Il juge l'invasion de la Hongrie en 1956 comme une "tragique nécessité".
Après le discours mettant en cause les crimes de Staline, prononcé par Khrouchtchev en 1956, le Groupe des historiens communistes envoie aux dirigeants de leur parti un texte exigeant une reconnaissance des erreurs passées et un changement de ligne. Sans effet. La violente répression de l'insurrection de la Hongrie par l’Armée Rouge provoque la rupture de beaucoup d’intellectuels britanniques. Pas Hobsbawm. Malgré la sauvagerie de la répression, qui fait 2 500 morts, il juge que l’invasion comme « une tragique nécessité ». Et il se contente de souhaiter que les troupes soviétiques se retirent aussitôt qu’elles ne seront plus nécessaires.
Evans montre comment Hobsbawm s’est comporté envers le Parti : il a toujours ménagé ses critiques envers la direction, de manière à éviter l’éviction ou la démission forcée. Cet orphelin avait terriblement besoin d’une famille. Le communisme lui en a procuré une. Il aurait eu des tendances eurocommunistes dans les années 70. Et, dans les années 80, il aurait conclu d’une lecture de Gramsci, que la classe ouvrière britannique ne pouvait espérer bâtir le socialisme sans passer des alliances avec des éléments de la classe moyenne. Ce qui ferait de lui une des inspirations de la ligne adoptée, au parti travailliste, par Neil Kinnock. Admettons.

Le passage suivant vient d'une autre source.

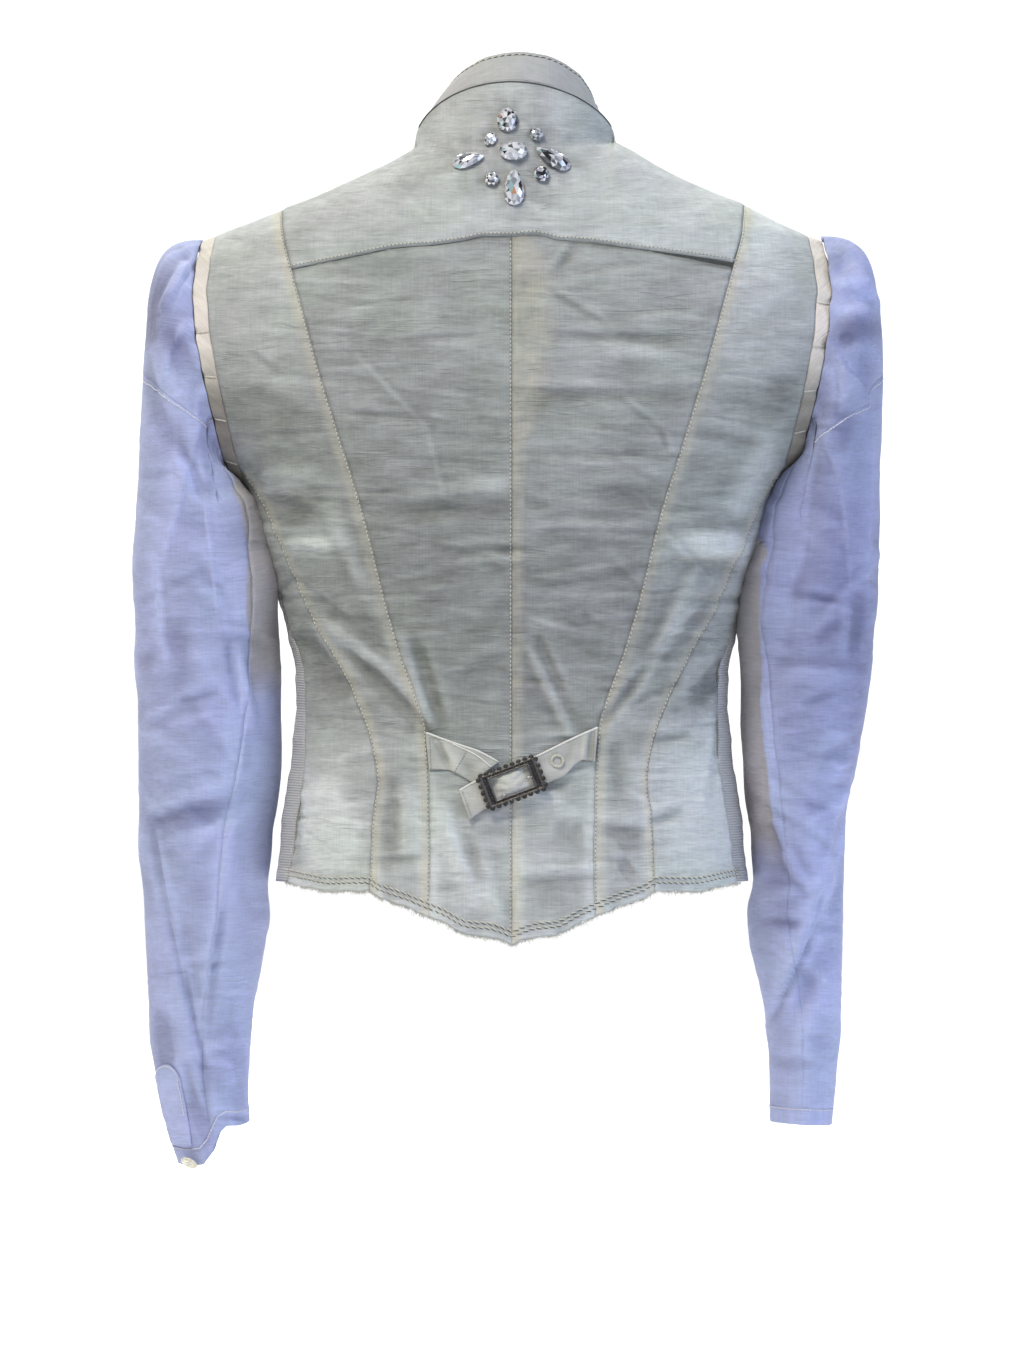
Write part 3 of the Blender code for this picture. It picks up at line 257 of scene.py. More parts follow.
SIDE_FRONT_ANGLE = math.radians(102.5)
SIDE_SHARE = math.sin(SIDE_FRONT_ANGLE) ** (2 / 2.25)


def curve(rows, at, unit=MM):
    """A smooth curve through (key, value) rows that never swings past two neighbours."""
    keys, values = np.array(sorted(rows), float).T * np.array([[MM], [unit]])
    widths = np.diff(keys)
    steps = np.diff(values) / widths
    both = steps[:-1] + steps[1:]
    same_way = steps[:-1] * steps[1:] > 0
    bends = np.where(same_way, 2 * steps[:-1] * steps[1:] / np.where(same_way, both, 1), 0)
    slopes = np.concatenate([steps[:1], bends, steps[-1:]])
    at = np.clip(np.asarray(at, float), keys[0], keys[-1])
    place = np.clip(np.searchsorted(keys, at, side="right") - 1, 0, len(widths) - 1)
    part = (at - keys[place]) / widths[place]
    rise = part * part * (3 - 2 * part)
    swing = part * (1 - part) * widths[place]
    return (values[place] * (1 - rise) + values[place + 1] * rise
            + swing * ((1 - part) * slopes[place] - part * slopes[place + 1]))


def body(column, z):
    """One size of the body's section at height z."""
    at = BODY_COLUMNS.index(column)
    return curve([(row[0], row[at]) for row in BODY_ROWS], z, 1.0 if column == "roundness" else MM)


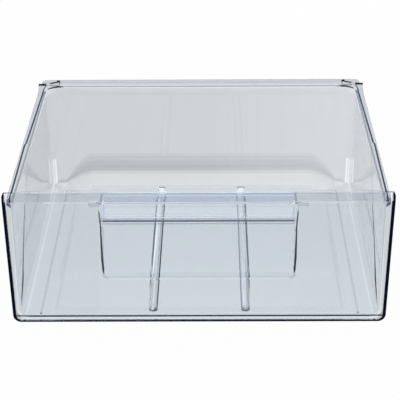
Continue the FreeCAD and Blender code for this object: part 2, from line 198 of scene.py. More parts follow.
def tone_layer(tree, layer, plain, full, socket):
    """Leads a colour to a socket: from plain to full as the layer of each face says."""
    tone = tree.nodes.new("ShaderNodeAttribute")
    tone.attribute_name = layer
    colour = colour_mix(tree.nodes, full)
    colour.inputs[first_colour].default_value = plain
    tree.links.new(tone.outputs["Fac"], colour.inputs["Factor"])
    tree.links.new(colour.outputs[mixed_colour], socket)


def clear_plastic(name, tint, depth):
    """Clear plastic with a tint for each wall and a depth colour along it.

    Two face layers are painted on: painted shade darkens the base colour towards a near-black
    blue, and painted glow adds a pale emission for highlights, glints and glowing ends.
    """
    paint = bpy.data.materials.new(name)
    paint.use_nodes = True
    tree = paint.node_tree
    skin = tree.nodes["Principled BSDF"]
    skin.inputs["Roughness"].default_value = 0.0
    skin.inputs["IOR"].default_value = plastic_bend
    skin.inputs["Transmission Weight"].default_value = 1.0
    skin.inputs["Emission Strength"].default_value = 1.0
    tone_layer(tree, "painted_shade", (*tint, 1), painted_shade_colour, skin.inputs["Base Color"])
    tone_layer(tree, "painted_glow", no_glow, painted_glow_colour, skin.inputs["Emission Color"])
    inside = tree.nodes.new("ShaderNodeVolumeAbsorption")
    inside.inputs["Color"].default_value = plastic_depth_colour
    inside.inputs["Density"].default_value = depth
    tree.links.new(inside.outputs[0], tree.nodes["Material Output"].inputs["Volume"])
    return paint


def opaque_shade_paint(name, colour):
    """An opaque paint without reflection, for painted shade where the clear plastic shows dark."""
    paint = bpy.data.materials.new(name)
    paint.use_nodes = True
    skin = paint.node_tree.nodes["Principled BSDF"]
    skin.inputs["Base Color"].default_value = colour
    skin.inputs["Roughness"].default_value = edge_roughness
    skin.inputs["Specular IOR Level"].default_value = 0.0
    return paint


# Opaque painted shade: dark lines and bands where the plastic shows dark, and the line along the rims.
dark_edge = opaque_shade_paint("dark_edge", painted_shade_colour)
rim_edge = opaque_shade_paint("rim_edge", rim_line_colour)


def blend(value):
    """A soft ramp from 0 to 1."""
    value = min(1.0, max(0.0, value))
    return value * value * (3 - 2 * value)


def mix(low, high, share):
    """The value at a share of the way from low to high."""
    return low + (high - low) * share


def finish_piece(name, shape, paint, smooth_area=math.inf):
    """The shape as a piece of the drawer. Faces below an area in square mm are shaded round."""
    mesh = bpy.data.meshes.new(name)
    shape.to_mesh(mesh)
    shape.free()
    mesh.materials.append(paint)
    mesh.set_sharp_from_angle(angle=sharp_turn)
    for face in mesh.polygons:
        face.use_smooth = face.area < smooth_area * MM * MM
    piece = bpy.data.objects.new(name, mesh)
    scene.collection.objects.link(piece)
    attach(piece, "root")
    return piece


# The tub's main sizes: heights are counted from the ground, and depths from the front.
rim_top = 149.0
floor_inside = 7.4
wall = 2.4
foot_half = 201.4
head_half = 203.4
side_taper = 1.8
rear_inside = 363.0
corner_round = 18.0
cove_round = 45.0
side_round = 8.0
cove_straight = 146.0
cove_fade = 1.8
bond_gap = 0.15
panel_back = 2.6
front_end = panel_back + bond_gap
wall_shares = (0.04, 0.15, 0.25, 0.4, 0.7, 0.96)
arc_parts = 18
round_parts = 4
quarter_turn = math.pi / 2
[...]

Mais en tant qu’historien, quel rôle a joué l’engagement communiste de Eric Hobsbawm ?
Très faible, selon Richard Evans. Pour lui, si Hobsbawm a subi une influence intellectuelle déterminante, c’est celle de l’Ecole française des Annales, bien davantage que celle du marxisme. C’est particulièrement évident dans son livre, L’Ere des révolutions. En tant qu’historien, il est libre et s’écarte de la vision communiste lorsqu’elle ne lui paraît pas convaincante. Ainsi dans L’ère des empires.

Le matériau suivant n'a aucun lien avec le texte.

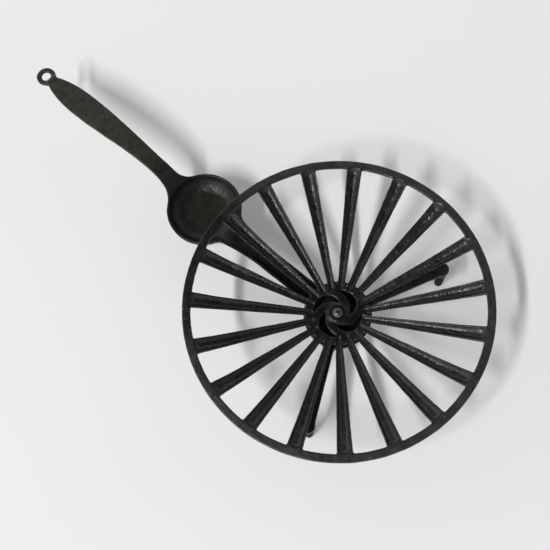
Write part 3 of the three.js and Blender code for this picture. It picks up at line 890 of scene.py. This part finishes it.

Ce qui a vraiment intéressé Hobsbawm et ce qui a fait de lui un précurseur, c’est l’attention qu’il a portée aux marginaux, aux déviants, aux bandits, aux révoltes en apparence irrationnelle – ce qu’il appelait « les rebelles primitifs ». Il y voyait des précurseurs des grandes révoltes ouvrières. C’étaient ses rebelles qui l’intéressaient en particulier. Comme lui, des marginaux.